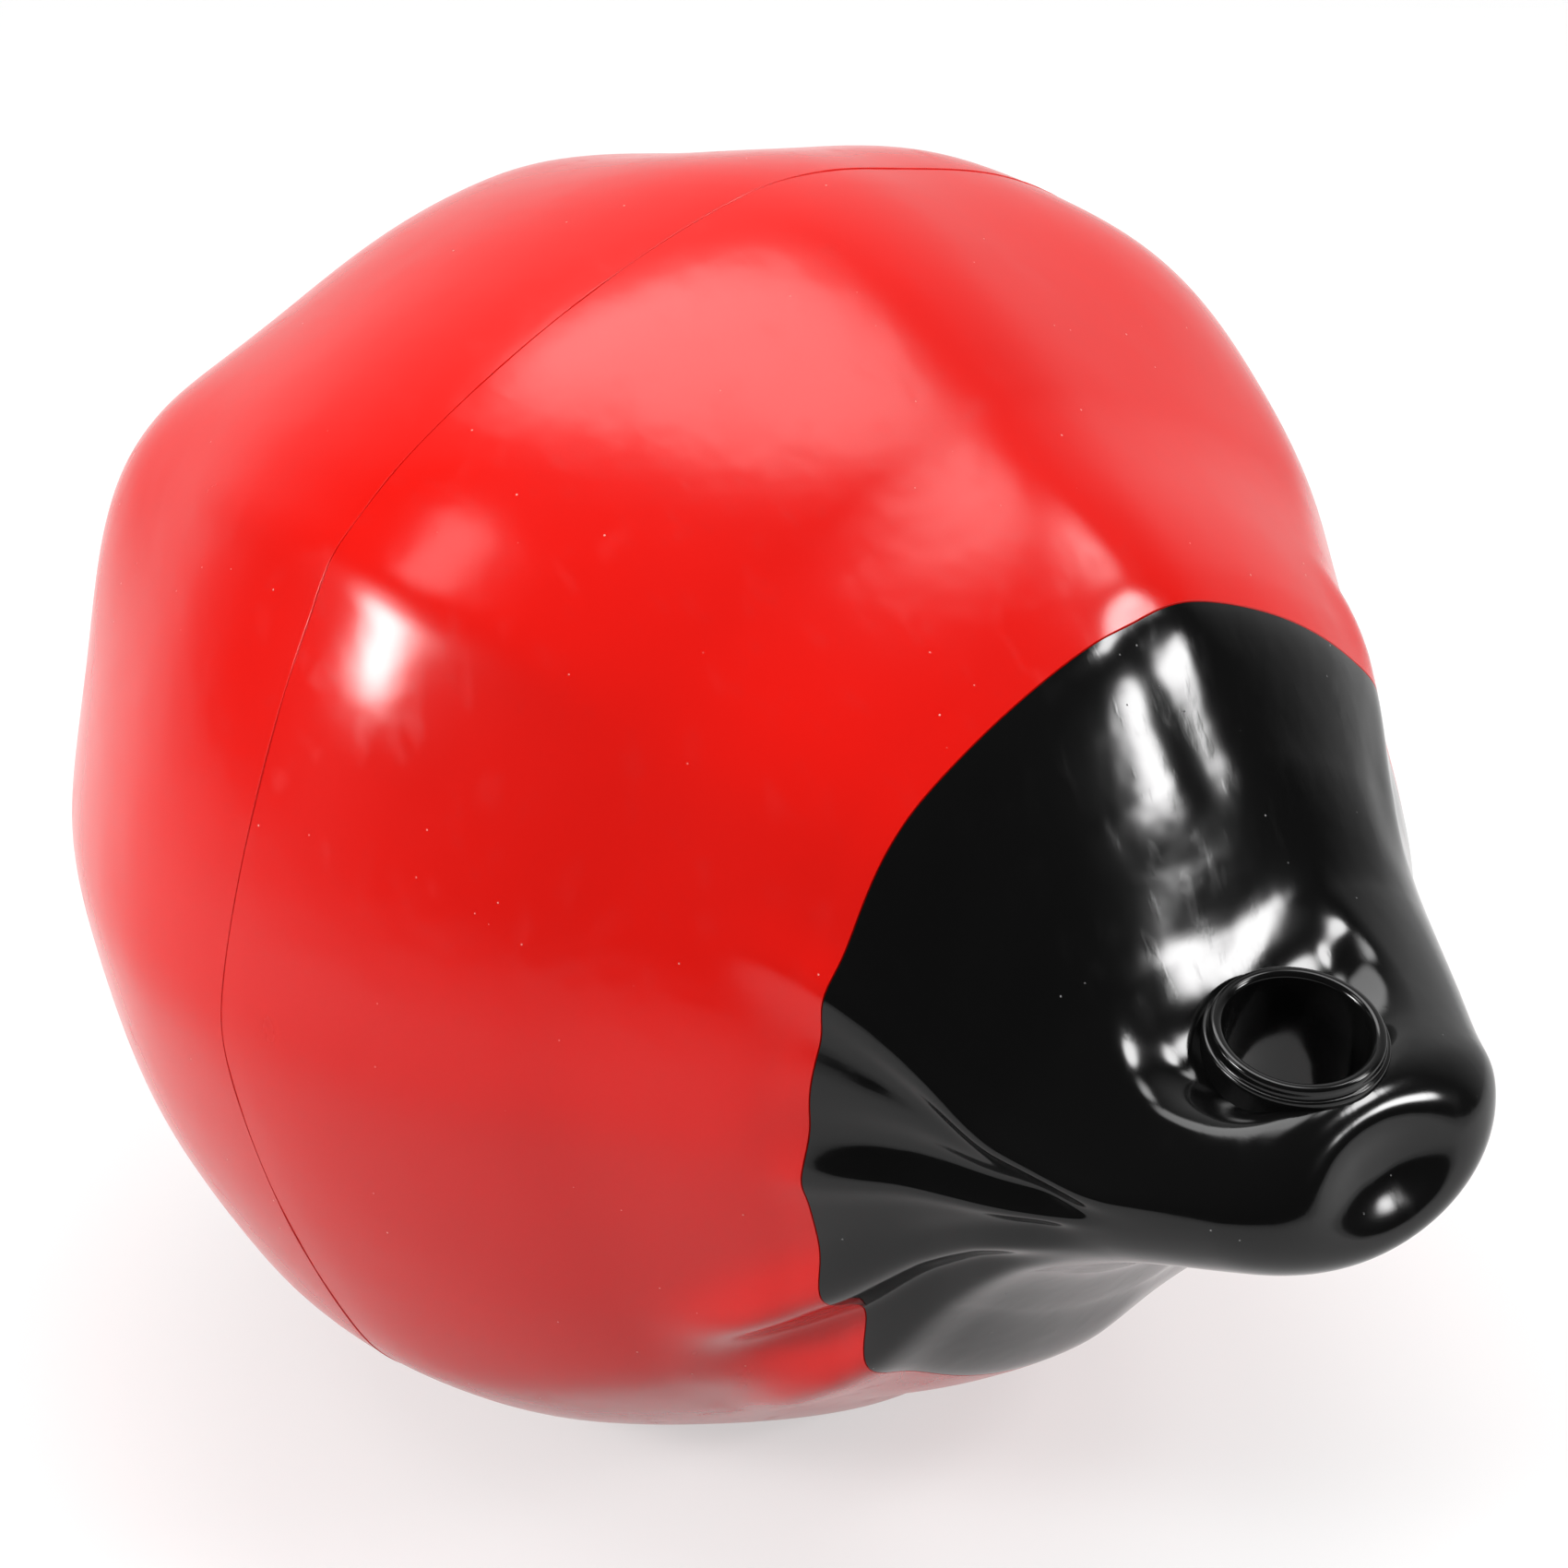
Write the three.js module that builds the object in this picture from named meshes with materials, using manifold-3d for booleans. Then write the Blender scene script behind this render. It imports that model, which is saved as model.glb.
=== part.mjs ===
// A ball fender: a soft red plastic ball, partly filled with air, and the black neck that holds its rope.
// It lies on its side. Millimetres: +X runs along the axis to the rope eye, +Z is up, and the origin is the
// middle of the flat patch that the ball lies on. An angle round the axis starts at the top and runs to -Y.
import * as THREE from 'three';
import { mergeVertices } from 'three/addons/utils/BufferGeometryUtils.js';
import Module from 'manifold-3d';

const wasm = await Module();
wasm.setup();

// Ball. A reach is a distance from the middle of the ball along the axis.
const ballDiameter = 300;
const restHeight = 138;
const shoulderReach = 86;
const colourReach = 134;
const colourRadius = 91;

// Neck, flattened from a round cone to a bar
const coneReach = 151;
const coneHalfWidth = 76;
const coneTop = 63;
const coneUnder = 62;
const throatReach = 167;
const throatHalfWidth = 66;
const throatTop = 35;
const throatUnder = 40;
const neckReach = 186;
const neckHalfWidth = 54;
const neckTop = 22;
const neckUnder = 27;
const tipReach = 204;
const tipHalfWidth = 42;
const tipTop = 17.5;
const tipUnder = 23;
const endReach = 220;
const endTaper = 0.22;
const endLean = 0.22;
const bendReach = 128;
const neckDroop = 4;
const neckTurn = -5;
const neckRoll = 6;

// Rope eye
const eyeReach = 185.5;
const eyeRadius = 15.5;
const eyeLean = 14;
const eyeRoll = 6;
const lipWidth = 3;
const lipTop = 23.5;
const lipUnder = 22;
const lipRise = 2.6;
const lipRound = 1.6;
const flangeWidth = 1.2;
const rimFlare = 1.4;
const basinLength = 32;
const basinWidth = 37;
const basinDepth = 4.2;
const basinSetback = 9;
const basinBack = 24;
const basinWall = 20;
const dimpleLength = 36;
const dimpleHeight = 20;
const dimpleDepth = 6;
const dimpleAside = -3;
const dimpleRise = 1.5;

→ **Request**
Show every line where the string "manifold" appears.

→ **The completed task**
Write the three.js module that builds the object in this picture from named meshes with materials, using manifold-3d for booleans. Then write the Blender scene script behind this render. It imports that model, which is saved as model.glb.
import Module from 'manifold-3d';